Things
move really fast nowadays. Just yesterday we hardly dared to call the
Israeli policy of official discrimination against Palestinians by the
harsh word ‘apartheid’. Today, as Sharon’s tanks and missiles pound defenseless
cities and villages, the word barely suffices. It has become an
unjustified insult to the white supremacists of South Africa. They, after
all, did not use gun-ships and tanks against the natives, they did not lay
siege to Soweto. They did not deny the humanity of their kaffirs. The
Jewish supremacists made it one better.
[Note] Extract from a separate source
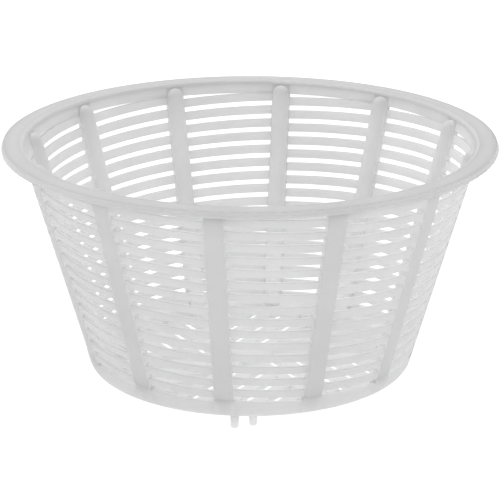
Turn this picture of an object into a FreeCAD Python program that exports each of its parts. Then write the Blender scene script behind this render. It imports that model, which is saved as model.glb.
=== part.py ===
import FreeCAD, Part
import math
import os

# Round, tapered, slotted basket mould for soft cheese. Millimetres, +Z up.
# Origin: centre of the plane that the foot pins stand on. A rib faces -Y.
# The mould is one thin-walled shape. Each node is one of its features, and neighbours share faces.

# Driving dimensions
RIM_DIAMETER = 190.0        # outside, over the rim's turned-down edge
BODY_HEIGHT = 91.0          # underside of the base to the top of the rim
PIN_LENGTH = 6.0            # foot pins below the base
MOUTH_RADIUS = 88.4         # outside of the wall cone where it meets the rim's top plane
BASE_RADIUS = 62.0          # outside of the wall cone where it meets the underside of the base
WALL = 1.8                  # horizontal thickness of ribs, collar and base band
SLAT_RECESS = 0.25          # slats sit this far inside the ribs' outer surface
BAYS = 12                   # bays of slats, with a rib between each two

# Rim
FLANGE_THICKNESS = 1.5
FLANGE_DROOP = 0.4          # the flange's outer edge is this much lower than its inner edge
FLANGE_OVERLAP = 0.45       # the turned-down edge flares this far beyond the flange
SKIRT_DROP = 2.7            # top of the rim to the lowest line of the turned-down edge
SKIRT_THICKNESS = 1.3
MOUTH_ROUNDING = 1.6
EDGE_ROUNDING = 0.45

# Wall
COLLAR_DEPTH = 5.3          # top of the rim to the level top edge of the first slots
FIRST_SLAT_DEPTH = 5.9      # top of the rim to the top of the first slat, in the middle of a bay
SLAT_PITCH = 5.19
SLAT_HEIGHT = 3.2
SLAT_ROWS = 15
SLAT_FALL = 0.048           # each slat falls this much per millimetre, counterclockwise from above
RIB_WIDTH = 7.3
RIDGE_RADIUS = 3.45         # half-round ridge on the inside of each rib
RIB_TOP_DEPTH = 1.9         # top of the rim to the top of a rib's rounded end

# Base
FLOOR_THICKNESS = 2.0
CORNER_OUTER = 5.2
CORNER_INNER = 3.4
FLOOR_RADIUS = 51.0         # the slotted part of the floor
BORDER_RADIUS = 56.5        # the flat part of the floor
HUB_RADIUS = 9.0
SECTORS = 6
SPOKE_PHASE = -112.0        # direction of the first spoke, in degrees
SPOKE_WIDTH = 4.8
FLOOR_SLOT = 3.6
FLOOR_BAR = 5.6

# Foot pins, in pairs a quarter turn apart
PIN_PAIRS = 4
PIN_PLACES = ((56.0, -87.2), (53.2, -80.0))   # radius and direction in degrees, first pair
PIN_TOP_RADIUS = 1.75
PIN_END_RADIUS = 1.45
PIN_ROUNDING = 1.0

# Worked out
BASE_Z = PIN_LENGTH
TOP_Z = BASE_Z + BODY_HEIGHT
FLOOR_Z = BASE_Z + FLOOR_THICKNESS
COLLAR_Z = TOP_Z - COLLAR_DEPTH
FLANGE_Z = TOP_Z - FLANGE_THICKNESS
TAPER = (MOUTH_RADIUS - BASE_RADIUS) / BODY_HEIGHT
BAY_ANGLE = 360.0 / BAYS
SECTOR_ANGLE = 360.0 / SECTORS
RIB_ANGLES = [-90.0 + BAY_ANGLE * i for i in range(BAYS)]
BAY_ANGLES = [angle + BAY_ANGLE / 2 for angle in RIB_ANGLES]
SLAT_TILT = math.degrees(math.atan(SLAT_FALL))
BAND_MIDDLE_Z = TOP_Z - FIRST_SLAT_DEPTH - SLAT_ROWS * SLAT_PITCH
BAND_TOP_Z = BAND_MIDDLE_Z + SLAT_FALL * BASE_RADIUS * math.sin(math.radians(BAY_ANGLE / 2))
REACH = RIM_DIAMETER        # longer than anything that a cutting tool passes through

ORIGIN = FreeCAD.Vector(0, 0, 0)
UP = FreeCAD.Vector(0, 0, 1)
OUTWARD = FreeCAD.Vector(1, 0, 0)


def outer_radius(z):
    """Outside radius of the wall cone at height z."""
    return BASE_RADIUS + TAPER * (z - BASE_Z)


def inner_radius(z):
    return outer_radius(z) - WALL


def rounded_corner(before, corner, after, rounding):
    """Where a corner's rounding starts, its middle and where it ends."""
    back = (before - corner).normalize()
    ahead = (after - corner).normalize()
    half_angle = back.getAngle(ahead) / 2
    cut = rounding / math.tan(half_angle)
    inward = (back + ahead).normalize()
    centre = corner + inward * (rounding / math.sin(half_angle))
    return corner + back * cut, centre - inward * rounding, corner + ahead * cut


def turned(outline):
    """Solid of revolution of a closed outline of (radius, z) corners. A third number rounds a corner."""
    corners = [FreeCAD.Vector(corner[0], 0, corner[1]) for corner in outline]
    pieces = []
    for index, corner in enumerate(outline):
        point = corners[index]
        if len(corner) < 3:
            pieces.append([point])
            continue
        after = corners[(index + 1) % len(corners)]
        pieces.append(rounded_corner(corners[index - 1], point, after, corner[2]))
    edges = []
    for index, piece in enumerate(pieces):
        if len(piece) > 1:
            edges.append(Part.Arc(*piece).toShape())
        edges.append(Part.makeLine(piece[-1], pieces[(index + 1) % len(pieces)][0]))
    return Part.Face(Part.Wire(edges)).revolve(ORIGIN, UP, 360)


def cone_ring(low, high, outside, inside):
    """Ring between two heights whose sides follow the wall's taper, inset from its outer surface."""
    return turned([
        (outer_radius(low) - inside, low), (outer_radius(low) - outside, low),
        (outer_radius(high) - outside, high), (outer_radius(high) - inside, high),
    ])


def spun(shape, angle):
    """Copy of a shape, turned about the vertical axis."""
    copy = shape.copy()
    copy.rotate(ORIGIN, UP, angle)
    return copy


def radial_beam(width, low, high):
    """Box from the axis outward along +X."""
    return Part.makeBox(REACH, width, high - low, FreeCAD.Vector(0, -width / 2, low))


def wedge(angle, low, high):
    """Sector of the given angle, centred on +X."""
    sector = Part.makeCylinder(REACH, high - low, FreeCAD.Vector(0, 0, low), UP, angle)
    return spun(sector, -angle / 2)


def export(name, solids):
    shape = solids[0] if len(solids) == 1 else Part.makeCompound(solids)
    shape.exportStep(f"parts/{name}.step")


# Rim: a flat flange around the mouth, and its turned-down edge

def rim_flange():
    edge_radius = RIM_DIAMETER / 2 - FLANGE_OVERLAP
    return turned([
        (inner_radius(FLANGE_Z), FLANGE_Z), (edge_radius, FLANGE_Z),
        (edge_radius, TOP_Z - FLANGE_DROOP, EDGE_ROUNDING),
        (inner_radius(TOP_Z), TOP_Z, MOUTH_ROUNDING),
    ])


def rim_skirt():
    top_radius = RIM_DIAMETER / 2 - FLANGE_OVERLAP
    low_radius = RIM_DIAMETER / 2
    inside_radius = top_radius - SKIRT_THICKNESS
    low_z = TOP_Z - SKIRT_DROP
    return turned([
        (inside_radius, FLANGE_Z), (inside_radius, low_z, EDGE_ROUNDING),
        (low_radius, low_z, EDGE_ROUNDING), (low_radius, low_z + 1.5 * EDGE_ROUNDING),
        (top_radius, FLANGE_Z),
    ])


# Wall: a solid collar, ribs, and bays of tilted slats between the ribs

def collar():
    return cone_ring(COLLAR_Z, FLANGE_Z, 0, WALL)


def bay_space(low, high):
    """Everything between two neighbouring ribs, for the bay that is centred on +X."""
    space = wedge(BAY_ANGLE, low, high)
    for side in (-1, 1):
        space = space.cut(spun(radial_beam(RIB_WIDTH, low, high), side * BAY_ANGLE / 2))
    return space


def tilted_slab(low, high):
    """Slab across the bay on +X. Its heights are those in the middle of the bay."""
    slab = Part.makeBox(REACH, REACH, high - low, FreeCAD.Vector(0, -REACH / 2, low))
    slab.rotate(FreeCAD.Vector(0, 0, high), OUTWARD, -SLAT_TILT)
    return slab


def slat_rows():
    """Row by row from the top: twelve slats each."""
    ring = cone_ring(BASE_Z, COLLAR_Z, SLAT_RECESS, WALL)
    shell = ring.common(bay_space(BASE_Z, COLLAR_Z))
    for row in range(SLAT_ROWS):
        top = TOP_Z - FIRST_SLAT_DEPTH - SLAT_PITCH * row
        slat = shell.common(tilted_slab(top - SLAT_HEIGHT, top)).Solids[0]
        yield [spun(slat, angle) for angle in BAY_ANGLES]


def rib(base_band):
    """Rib on +X: the wall's own thickness, with a half-round ridge inside that ends in a dome."""
    strip = cone_ring(BAND_TOP_Z, COLLAR_Z, 0, WALL).common(radial_beam(RIB_WIDTH, BAND_TOP_Z, COLLAR_Z))
    dome_z = TOP_Z - RIB_TOP_DEPTH - RIDGE_RADIUS
    start = FreeCAD.Vector(inner_radius(BASE_Z), 0, BASE_Z)
    end = FreeCAD.Vector(inner_radius(dome_z), 0, dome_z)
    ridge = Part.makeCylinder(RIDGE_RADIUS, (end - start).Length, start, end - start)
    ridge = ridge.fuse(Part.makeSphere(RIDGE_RADIUS, end, OUTWARD))
    cavity = turned([
        (0, FLOOR_Z), (inner_radius(FLOOR_Z), FLOOR_Z), (inner_radius(TOP_Z), TOP_Z), (0, TOP_Z),
    ])
    ridge = ridge.common(cavity).cut(base_band)
    return strip.fuse(ridge).removeSplitter().Solids[0]


# Base: a rounded corner band, and a slotted floor of pinwheel sectors

def base_band():
    """Solid band under the last slots, and its rounded corner."""
    band = turned([
        (BORDER_RADIUS, BASE_Z), (BASE_RADIUS, BASE_Z, CORNER_OUTER),
        (outer_radius(BAND_TOP_Z), BAND_TOP_Z), (inner_radius(BAND_TOP_Z), BAND_TOP_Z),
        (inner_radius(FLOOR_Z), FLOOR_Z, CORNER_INNER), (BORDER_RADIUS, FLOOR_Z),
    ])
    above_band = tilted_slab(BAND_MIDDLE_Z, BAND_MIDDLE_Z + SLAT_PITCH)
    above_band = above_band.common(bay_space(BASE_Z, COLLAR_Z))
    return band.cut([spun(above_band, angle) for angle in BAY_ANGLES])


def floor_border():
    """Flat ring between the slotted part of the floor and the corner."""
    return turned([
        (FLOOR_RADIUS, BASE_Z), (BORDER_RADIUS, BASE_Z), (BORDER_RADIUS, FLOOR_Z), (FLOOR_RADIUS, FLOOR_Z),
    ])


def floor_hub():
    return Part.makeCylinder(HUB_RADIUS, FLOOR_THICKNESS, FreeCAD.Vector(0, 0, BASE_Z))


def floor_ring():
    """The floor between hub and band, before it is divided."""
    disc = Part.makeCylinder(FLOOR_RADIUS, FLOOR_THICKNESS, FreeCAD.Vector(0, 0, BASE_Z))
    return disc.cut(floor_hub())


def floor_spokes():
    spoke = floor_ring().common(radial_beam(SPOKE_WIDTH, BASE_Z, FLOOR_Z))
    return [spun(spoke, SPOKE_PHASE + SECTOR_ANGLE * i) for i in range(SECTORS)]


def sector_bars():
    """Bars of the sector that starts at a spoke on +X. All lie parallel to that spoke."""
    plate = floor_ring().common(spun(wedge(SECTOR_ANGLE, BASE_Z, FLOOR_Z), SECTOR_ANGLE / 2))
    for side in (0, SECTOR_ANGLE):
        plate = plate.cut(spun(radial_beam(SPOKE_WIDTH, BASE_Z, FLOOR_Z), side))
    pitch = FLOOR_BAR + FLOOR_SLOT
    far_corner = FLOOR_RADIUS * math.sin(math.radians(SECTOR_ANGLE))
    bars = []
    for index in range(int((far_corner - SPOKE_WIDTH / 2) / pitch)):
        near = SPOKE_WIDTH / 2 + FLOOR_SLOT + pitch * index
        strip = Part.makeBox(REACH, FLOOR_BAR, FLOOR_THICKNESS, FreeCAD.Vector(0, near, BASE_Z))
        bars.extend(plate.common(strip).Solids)
    return bars


def foot_pin(radius, angle):
    """Tapered pin under the base with a rounded end and a small flat to stand on."""
    pin = turned([(0, 0), (PIN_END_RADIUS, 0, PIN_ROUNDING), (PIN_TOP_RADIUS, PIN_LENGTH), (0, PIN_LENGTH)])
    pin.translate(FreeCAD.Vector(radius, 0, 0))
    return spun(pin, angle)


def main():
    os.makedirs("parts", exist_ok=True)
    export("rim_flange", [rim_flange()])
    export("rim_skirt", [rim_skirt()])
    export("collar", [collar()])
    for number, slats in enumerate(slat_rows(), 1):
        export(f"slat_row_{number:02d}", slats)
    band = base_band()
    export("base_band", [band])
    first_rib = rib(band)
    for number, angle in enumerate(RIB_ANGLES, 1):
        export(f"rib_{number:02d}", [spun(first_rib, angle)])
    export("floor_border", [floor_border()])
    export("floor_hub", [floor_hub()])
    export("floor_spokes", floor_spokes())
    bars = sector_bars()
    for number in range(SECTORS):
        angle = SPOKE_PHASE + SECTOR_ANGLE * number
        export(f"floor_bars_{number + 1}", [spun(bar, angle) for bar in bars])
    for number in range(PIN_PAIRS):
        turn = 360.0 / PIN_PAIRS * number
        export(f"foot_pins_{number + 1}", [foot_pin(radius, angle + turn) for radius, angle in PIN_PLACES])


main()
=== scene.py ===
import math

import bmesh
import bpy
from mathutils import Matrix, Vector


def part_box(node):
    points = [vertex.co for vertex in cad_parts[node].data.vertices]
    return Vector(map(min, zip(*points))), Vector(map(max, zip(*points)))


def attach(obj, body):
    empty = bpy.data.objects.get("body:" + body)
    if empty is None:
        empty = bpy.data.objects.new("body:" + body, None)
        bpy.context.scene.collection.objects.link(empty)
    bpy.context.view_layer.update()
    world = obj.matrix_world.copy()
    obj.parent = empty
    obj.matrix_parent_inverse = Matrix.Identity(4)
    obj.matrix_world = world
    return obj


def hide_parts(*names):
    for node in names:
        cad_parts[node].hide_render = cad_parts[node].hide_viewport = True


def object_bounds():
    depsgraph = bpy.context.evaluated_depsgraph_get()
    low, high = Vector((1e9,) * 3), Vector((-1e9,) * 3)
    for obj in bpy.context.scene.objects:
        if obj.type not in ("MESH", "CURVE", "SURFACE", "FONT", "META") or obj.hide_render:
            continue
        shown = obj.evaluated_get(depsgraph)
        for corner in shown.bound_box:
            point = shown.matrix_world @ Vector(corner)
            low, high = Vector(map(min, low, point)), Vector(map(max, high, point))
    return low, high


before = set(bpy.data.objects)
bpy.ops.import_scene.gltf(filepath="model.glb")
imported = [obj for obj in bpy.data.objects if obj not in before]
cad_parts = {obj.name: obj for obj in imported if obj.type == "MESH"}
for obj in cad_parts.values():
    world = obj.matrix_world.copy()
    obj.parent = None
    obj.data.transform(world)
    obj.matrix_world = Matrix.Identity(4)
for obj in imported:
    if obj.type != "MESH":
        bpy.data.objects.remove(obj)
PACKED_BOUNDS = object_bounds()

# Camera, in metres and degrees, round the basket's axis
CAMERA_AZIMUTH = 8.7
CAMERA_DISTANCE = 0.9528        # level distance from the basket's axis
CAMERA_ABOVE_RIM = 0.2730
CAMERA_PITCH = 18.48
CAMERA_LENS = 186.2
SENSOR_WIDTH = 36.0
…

They have returned us,
as if by magic wand, to the
world of Joshua and Saul.
As
the search for the right word continues, the courageous Robert Fisk
proposes calling the events in Palestine a
‘civil war’. If this is civil war, the slaughter of a lamb is a
bullfight. The disparity of forces is too just too large. No, Virginia, it
is not ‘civil war’, it is creeping genocide.
This
is the point in our saga, where the good Jewish guy is supposed to take
out his hanky and exclaim: “how could we, eternal victims of
persecutions, commit such crimes!” Well, do not hold your breath waiting
for this line. It happened before and it can happen again.
Jews
are not more bloodthirsty than the rest of mankind. But the mad idea of
being the Chosen ones, the idea of supremacy, whether of race or religion,
is the moving force behind genocides. If you believe God choose your
people to rule the world, if you think others but subhuman, you will be
punished by the same God whose name you took in vain. Instead of a gentle
frog, he would turn you into a murderous maniac.
When
the Japanese got a whiff of this malady in 1930s, they raped Nanking and
ate the liver of their prisoners. Germans, obsessed by the Aryan
superiority complex, filled Baby Yar with corpses. As thoughtful readers
of Joshua and Judges,
the father-pilgrim founders of the United States tried on the ‘Chosen’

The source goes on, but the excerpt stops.